The number of people interested in vermicomposting or worm composting is steadily increasing as interest continues to grow in all types of composting.
Vermicomposting or using worms as your indoor or outdoor composting system, requires little effort as long as the bin is set up correctly.
What is vermicompost?
Vermicompost is the end result of the composting process when worms eat kitchen scraps and reward you a mix of worm casings, decomposing vegetable matter and bedding materials.
The end result of these diverse elements is extremely rich and valuable compost.
The convenience factor is high as once the bin is set up correctly the maintenance is minimal.
To buy or not to buy?
You can either make your own worm bin or purchase one that is specifically made for the purpose.
For ease with maintenance and general day to day use I would definitely recommend a purpose built bin.
They are easy to look after and children are quite capable of helping with day to day maintenance.
However, making your own bin would certainly be a good introduction to vermicomposting.
The bins don’t smell and can be a great way to raise funds for a school or club by selling the liquid fertilizer.
I have seen a row of worm factories outside a classroom, in a carpeted area, monitored by 12 year olds with great success and no smell or mess.
Selling the liquid fertilizer was easy, as who wouldn’t want a cheap organic fertilizer for the garden. In fact it was hard to keep up with demand.
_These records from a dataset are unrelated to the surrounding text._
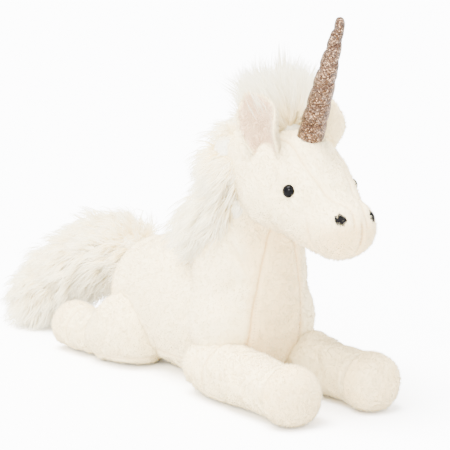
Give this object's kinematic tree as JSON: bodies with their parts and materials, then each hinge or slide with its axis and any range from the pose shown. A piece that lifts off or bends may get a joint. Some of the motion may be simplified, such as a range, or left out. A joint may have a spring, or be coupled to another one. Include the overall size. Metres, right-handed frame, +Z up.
{
  "type": "plush unicorn",
  "caption": "Soft plush unicorn lying with its front legs forward, with a long-pile mane and tail, a glitter horn, domed eyes and limbs that flex at their seams.",
  "frame": {"origin": "middle of the flat patch on which the belly rests", "axes": "+Z up, the animal faces -Y, its right side is -X"},
  "size_m": [0.15, 0.43, 0.286],
  "materials": {
    "short_pile": "short warm-white plush with a fine nap",
    "long_pile": "long silky white pile",
    "ear_lining": "short pinkish-beige plush",
    "glitter_cloth": "rose-gold glitter on a cloth backing",
    "horn_thread": "twisted thread",
    "pouch_cloth": "plain woven cloth",
    "eye_dome": "glossy black",
    "eye_washer": "moulded natural plastic",
    "embroidery": "black satin stitch",
    "fibre_fill": "loose white polyester fibre"
  },
  "bodies": {
    "torso": {"torso_right_panel": "short_pile", "torso_left_panel": "short_pile", "chest_panel": "short_pile", "belly_panel": "short_pile", "torso_stuffing": "fibre_fill", "belly_bead_pouch": "pouch_cloth", "mane": "long_pile", "right_front_upper_leg": "short_pile", "right_front_upper_leg_stuffing": "fibre_fill", "left_front_upper_leg": "short_pile", "left_front_upper_leg_stuffing": "fibre_fill"},
    "neck": {"neck_fill": "fibre_fill"},
    "head": {"head_right_panel": "short_pile", "head_left_panel": "short_pile", "head_crown_strip": "short_pile", "head_stuffing": "fibre_fill", "forelock": "long_pile", "head_mane": "long_pile", "horn_cover": "glitter_cloth", "horn_stuffing": "fibre_fill", "horn_thread": "horn_thread", "right_eye": "eye_dome", "right_eye_washer": "eye_washer", "right_nostril": "embroidery", "left_eye": "eye_dome", "left_eye_washer": "eye_washer", "left_nostril": "embroidery"},
    "right_ear": {"right_ear_back": "short_pile", "right_ear_lining": "ear_lining"},
    "right_front_elbow": {"right_front_elbow_fill": "fibre_fill"},
    "right_front_leg": {"right_front_leg_sleeve": "short_pile", "right_front_leg_stuffing": "fibre_fill", "right_front_hoof": "short_pile", "right_front_hoof_stuffing": "fibre_fill", "right_front_hoof_sole": "short_pile"},
    "right_hind_leg": {"right_hind_leg_skin": "short_pile", "right_hind_leg_stuffing": "fibre_fill", "right_hind_hoof_sole": "short_pile"},
    "left_ear": {"left_ear_back": "short_pile", "left_ear_lining": "ear_lining"},
    "left_front_elbow": {"left_front_elbow_fill": "fibre_fill"},
    "left_front_leg": {"left_front_leg_sleeve": "short_pile", "left_front_leg_stuffing": "fibre_fill", "left_front_hoof": "short_pile", "left_front_hoof_stuffing": "fibre_fill", "left_front_hoof_sole": "short_pile"},
    "left_hind_leg": {"left_hind_leg_skin": "short_pile", "left_hind_leg_stuffing": "fibre_fill", "left_hind_hoof_sole": "short_pile"},
    "tail_dock": {"tail_dock": "short_pile"},
    "tail": {"tail_core": "pouch_cloth", "tail_fur": "long_pile"}
  },
  "joints": [
    {"name": "head_turn", "type": "hinge", "parent": "torso", "child": "neck", "pos_m": [0, -0.07, 0.158], "axis": [0, -0.342, 0.9397], "range_deg": [-20, 20], "stiffness_Nm_per_rad": 1.2},
    {"name": "head_nod", "type": "hinge", "parent": "neck", "child": "head", "pos_m": [0, -0.07, 0.158], "axis": [1, 0, 0], "range_deg": [-10, 10], "stiffness_Nm_per_rad": 1.8},
    {"name": "right_ear_fold", "type": "hinge", "parent": "head", "child": "right_ear", "pos_m": [-0.02508, -0.10873, 0.19574], "axis": [0.5391, -0.6425, 0.5446], "range_deg": [-18, 18], "stiffness_Nm_per_rad": 0.004},
    {"name": "right_front_lift", "type": "hinge", "parent": "torso", "child": "right_front_elbow", "pos_m": [-0.036, -0.096, 0.02], "axis": [-1, 0, 0], "range_deg": [0, 24], "stiffness_Nm_per_rad": 0.3},
    {"name": "right_front_spread", "type": "hinge", "parent": "right_front_elbow", "child": "right_front_leg", "pos_m": [-0.036, -0.096, 0.02], "axis": [0, 0, -1], "range_deg": [-5, 20], "stiffness_Nm_per_rad": 0.3},
    {"name": "right_hind_spread", "type": "hinge", "parent": "torso", "child": "right_hind_leg", "pos_m": [-0.037, 0.05472, 0.0279], "axis": [0, 0, 1], "range_deg": [0, 15], "stiffness_Nm_per_rad": 0.3},
    {"name": "left_ear_fold", "type": "hinge", "parent": "head", "child": "left_ear", "pos_m": [0.02508, -0.10873, 0.19574], "axis": [0.5391, 0.6425, -0.5446], "range_deg": [-18, 18], "stiffness_Nm_per_rad": 0.004},
    {"name": "left_front_lift", "type": "hinge", "parent": "torso", "child": "left_front_elbow", "pos_m": [0.036, -0.096, 0.02], "axis": [-1, 0, 0], "range_deg": [0, 24], "stiffness_Nm_per_rad": 0.3},
    {"name": "left_front_spread", "type": "hinge", "parent": "left_front_elbow", "child": "left_front_leg", "pos_m": [0.036, -0.096, 0.02], "axis": [0, 0, 1], "range_deg": [-5, 20], "stiffness_Nm_per_rad": 0.3},
    {"name": "left_hind_spread", "type": "hinge", "parent": "torso", "child": "left_hind_leg", "pos_m": [0.037, 0.05472, 0.0279], "axis": [0, 0, -1], "range_deg": [0, 15], "stiffness_Nm_per_rad": 0.3},
    {"name": "tail_swing", "type": "hinge", "parent": "torso", "child": "tail_dock", "pos_m": [0, 0.109, 0.08288], "axis": [0, 0, -1], "range_deg": [-5, 28], "stiffness_Nm_per_rad": 0.2},
    {"name": "tail_lift", "type": "hinge", "parent": "tail_dock", "child": "tail", "pos_m": [0, 0.109, 0.08288], "axis": [1, 0, 0], "range_deg": [0, 24], "stiffness_Nm_per_rad": 0.3}
  ]
}
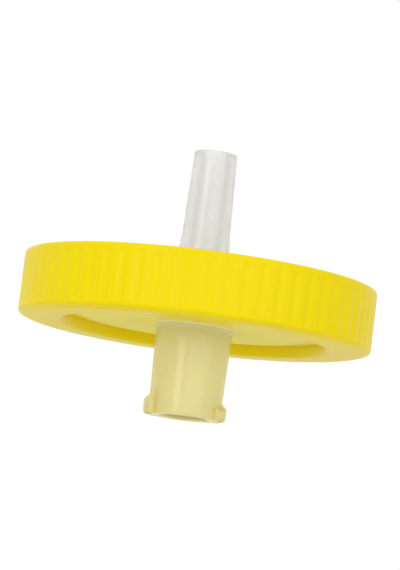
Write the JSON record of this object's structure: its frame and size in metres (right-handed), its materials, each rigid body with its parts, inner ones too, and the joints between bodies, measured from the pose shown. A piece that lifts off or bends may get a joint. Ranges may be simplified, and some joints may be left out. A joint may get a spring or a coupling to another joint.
{
  "type": "syringe filter",
  "caption": "Disc-shaped syringe filter: translucent housings clamp a membrane inside a ribbed yellow ring, with a luer-lock inlet hub and a luer-slip outlet port.",
  "frame": {"origin": "centre of the inlet hub's open end, which the filter stands on", "axes": "+Z along the flow, from the inlet hub to the outlet tip; +X through the middle of one luer lug"},
  "size_m": [0.033, 0.033, 0.025],
  "materials": {
    "clear_polypropylene": "translucent natural polypropylene, smooth moulded",
    "nylon_membrane": "matt white microporous nylon film",
    "yellow_polypropylene": "glossy bright yellow polypropylene, ribbed edge"
  },
  "bodies": {
    "root": {"inlet_housing": "clear_polypropylene", "membrane": "nylon_membrane", "outlet_housing": "clear_polypropylene", "overmould_ring": "yellow_polypropylene"}
  },
  "joints": []
}
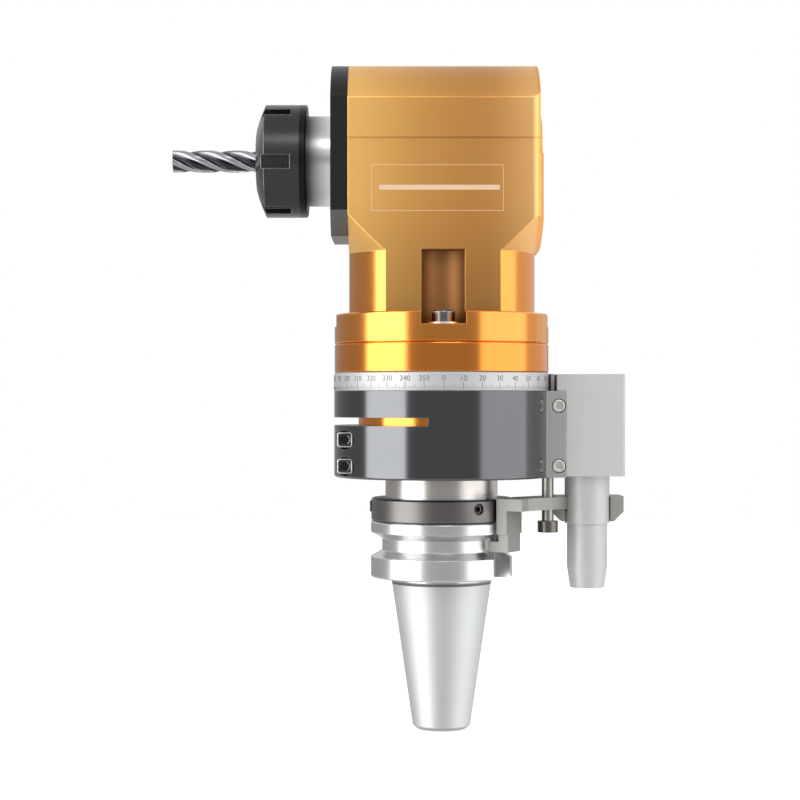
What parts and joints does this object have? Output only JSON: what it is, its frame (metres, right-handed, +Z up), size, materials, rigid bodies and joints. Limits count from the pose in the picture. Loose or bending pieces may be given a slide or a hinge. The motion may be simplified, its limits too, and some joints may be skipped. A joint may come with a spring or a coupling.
{
  "type": "right-angle milling head",
  "caption": "Right-angle milling head: taper shank, clamp ring with sprung locating pin, turnable gold head with bevel gears, collet nut and end mill.",
  "frame": {"origin": "centre of the shank taper's gauge plane, on the shank axis", "axes": "+Z up the shank axis from the taper into the head; -X along the tool axis towards the cutter tip; +X towards the locating pin"},
  "size_m": [0.2008, 0.096, 0.2944],
  "materials": {
    "ring_steel": "dark grey, fine turned",
    "dial_silver": "satin silver",
    "screw_black": "black oxide",
    "block_grey": "matt blasted",
    "spring_steel": "drawn wire",
    "pin_steel": "matt nickel plated",
    "lever_grey": "matt grey",
    "gold_anodised": "gold anodised, satin",
    "cover_black": "black anodised",
    "screw_bright": "zinc plated",
    "seal_rubber": "matt",
    "shank_steel": "ground, bright",
    "collar_brown": "dark, turned",
    "gear_steel": "cut and hardened",
    "bearing_steel": "polished",
    "nut_black": "black oxide, satin",
    "cutter_steel": "ground, dark coated"
  },
  "bodies": {
    "ring": {"clamp_ring": "ring_steel", "index_plate": "ring_steel", "clamp_screws": "screw_black", "stop_block": "block_grey", "block_screws": "screw_bright", "spring_plug": "block_grey", "plunger_spring": "spring_steel", "guide_screw": "screw_bright"},
    "lock": {"lock_plunger": "pin_steel", "lock_lever": "lever_grey", "lever_screw": "screw_bright"},
    "head": {"base_ring": "gold_anodised", "degree_ring": "dial_silver", "head_housing": "gold_anodised", "flange_bolts": "screw_bright", "front_cover": "cover_black", "front_cover_screws": "screw_black", "front_spacer": "bearing_steel", "front_seal": "seal_rubber", "rear_cap": "gold_anodised", "rear_cap_screws": "screw_black", "seal_cover": "ring_steel", "seal_cover_screws": "screw_black", "lower_seal": "seal_rubber", "lower_outer_ring": "bearing_steel", "upper_outer_ring": "bearing_steel", "front_outer_rings": "bearing_steel", "rear_outer_ring": "bearing_steel"},
    "shank": {"taper_shank": "shank_steel", "index_collar": "collar_brown", "collar_screws": "screw_black", "drive_key": "gear_steel", "drive_gear": "gear_steel", "gear_screw": "screw_black", "shaft_nut": "gear_steel", "lower_inner_ring": "bearing_steel", "upper_inner_ring": "bearing_steel"},
    "spindle": {"tool_spindle": "shank_steel", "driven_key": "gear_steel", "driven_gear": "gear_steel", "gear_nut": "gear_steel", "retaining_ring": "spring_steel", "collet": "shank_steel", "front_inner_rings": "bearing_steel", "rear_inner_ring": "bearing_steel"},
    "nut": {"collet_nut": "nut_black"},
    "cutter": {"end_mill": "cutter_steel"},
    "lower_cage": {"lower_balls": "bearing_steel"},
    "upper_cage": {"upper_balls": "bearing_steel"},
    "front_cage": {"front_balls": "bearing_steel"},
    "rear_cage": {"rear_balls": "bearing_steel"}
  },
  "joints": [
    {"name": "head_index", "type": "hinge", "parent": "ring", "child": "head", "pos_m": [0, 0, 0.0993], "axis": [0, 0, 1], "continuous": true},
    {"name": "shank_spin", "type": "hinge", "parent": "head", "child": "shank", "pos_m": [0, 0, 0], "axis": [0, 0, 1], "continuous": true},
    {"name": "tool_spin", "type": "hinge", "parent": "head", "child": "spindle", "pos_m": [0, 0, 0.187], "axis": [1, 0, 0], "continuous": true},
    {"name": "nut_turn", "type": "hinge", "parent": "spindle", "child": "nut", "pos_m": [-0.07, 0, 0.187], "axis": [-1, 0, 0], "range_deg": [0, 90]},
    {"name": "tool_slide", "type": "slide", "parent": "spindle", "child": "cutter", "axis": [-1, 0, 0], "range_m": [0, 0.035]},
    {"name": "lock_slide", "type": "slide", "parent": "ring", "child": "lock", "axis": [0, 0, 1], "range_m": [-0.005, 0], "stiffness_N_per_m": 3000, "springref_m": -0.012, "deforming": ["plunger_spring"]},
    {"name": "lower_cage_spin", "type": "hinge", "parent": "head", "child": "lower_cage", "pos_m": [0, 0, 0.063], "axis": [0, 0, 1], "continuous": true},
    {"name": "upper_cage_spin", "type": "hinge", "parent": "head", "child": "upper_cage", "pos_m": [0, 0, 0.1415], "axis": [0, 0, 1], "continuous": true},
    {"name": "front_cage_spin", "type": "hinge", "parent": "head", "child": "front_cage", "pos_m": [-0.0335, 0, 0.187], "axis": [1, 0, 0], "continuous": true},
    {"name": "rear_cage_spin", "type": "hinge", "parent": "head", "child": "rear_cage", "pos_m": [0.0305, 0, 0.187], "axis": [1, 0, 0], "continuous": true}
  ],
  "couplings": [
    {"joint": "tool_spin", "follows": "shank_spin", "ratio": -1},
    {"joint": "lower_cage_spin", "follows": "shank_spin", "ratio": 0.41928},
    {"joint": "upper_cage_spin", "follows": "shank_spin", "ratio": 0.43597},
    {"joint": "front_cage_spin", "follows": "shank_spin", "ratio": -0.45756},
    {"joint": "rear_cage_spin", "follows": "shank_spin", "ratio": -0.41979}
  ]
}
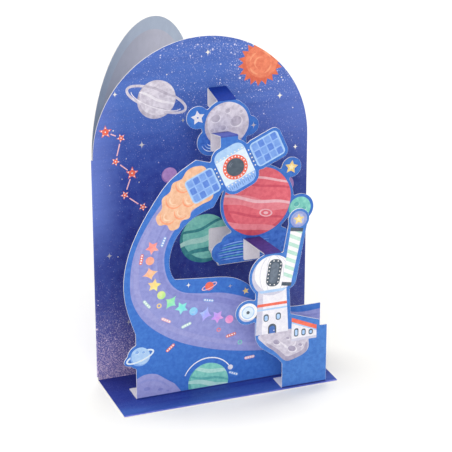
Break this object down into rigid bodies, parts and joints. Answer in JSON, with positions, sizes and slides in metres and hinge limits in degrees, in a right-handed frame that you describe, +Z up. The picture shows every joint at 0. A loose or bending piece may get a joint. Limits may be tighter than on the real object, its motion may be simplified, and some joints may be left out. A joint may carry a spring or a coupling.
{
  "type": "pop-up greeting card",
  "caption": "Stand-up pop-up card: arch-topped folded panels, fold-down base and die-cut layers held by folded struts.",
  "frame": {"origin": "centre of the base's underside", "axes": "+Z up, +X from the spine to the open edge, -Y towards the reader"},
  "size_m": [0.13, 0.1411, 0.2],
  "materials": {
    "night_sky_card": "matte printed card",
    "moon_card": "matte printed card",
    "planet_card": "matte printed card",
    "sweep_card": "matte printed card",
    "observatory_card": "matte printed card"
  },
  "bodies": {
    "root": {"folded_card": "night_sky_card", "moon_layer": "moon_card", "planet_layer": "planet_card", "sweep_layer": "sweep_card", "observatory_layer": "observatory_card"}
  },
  "joints": []
}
The children from the class brought in kitchen scraps from home and they raised money for the school, all while learning about composting and running a small business.
I should add that most of the children lived close to the school and could quite easily walk to school so it was an ideal situation for such a project.
Having said that vermicomposting is suitable for children, the converse is also true, it is suitable for elderly people who enjoy gardening and no longer want to or are maybe unable to maintain a compost pile.
The liquid fertilizer is easy to obtain as the bin has a spigot at the bottom for collecting the juice. The juice is dilutes with water in a 1:10 ratio approximately. There are no hard and fast rules about this.
Vermicomposting can be carried out by anyone by following a few simple tips
- Worms like plant based materials such as fruit and vegetable matter, coffee grounds, tea leaves and tea bags and finely crushed egg shells
- Avoid acidic fruit and vegetables such as oranges and use onions sparingly
- Don’t use meat or dairy products in the worm farm
- Worms don’t have teeth so make sure the food matter is reasonably small
- Make sure the farm is kept moist. In hot climates it may sometimes be necessary to mist with water. Don’t let the farm become soggy
- To avoid attracting fruit flies cover the food scraps with bedding material, a piece of old carpet or some hessian.
- Bedding materials is often a mixture of shredded newspaper and peat or straw. If your worm bin is outside you can also use lawn clippings in limited amounts. Don’t add too much or it will be too hot for the worms
- Cold climates are fine for worm farms providing the worms are kept fed
- If your worm farm is outside and ants are a problem, stand the legs in small pots of water
- Make sure the lid is always on to avoid flies deciding the worm farm is a good place to live.
The worms used in worm composting or vermicomposting are called Red Wrigglers/Wigglers .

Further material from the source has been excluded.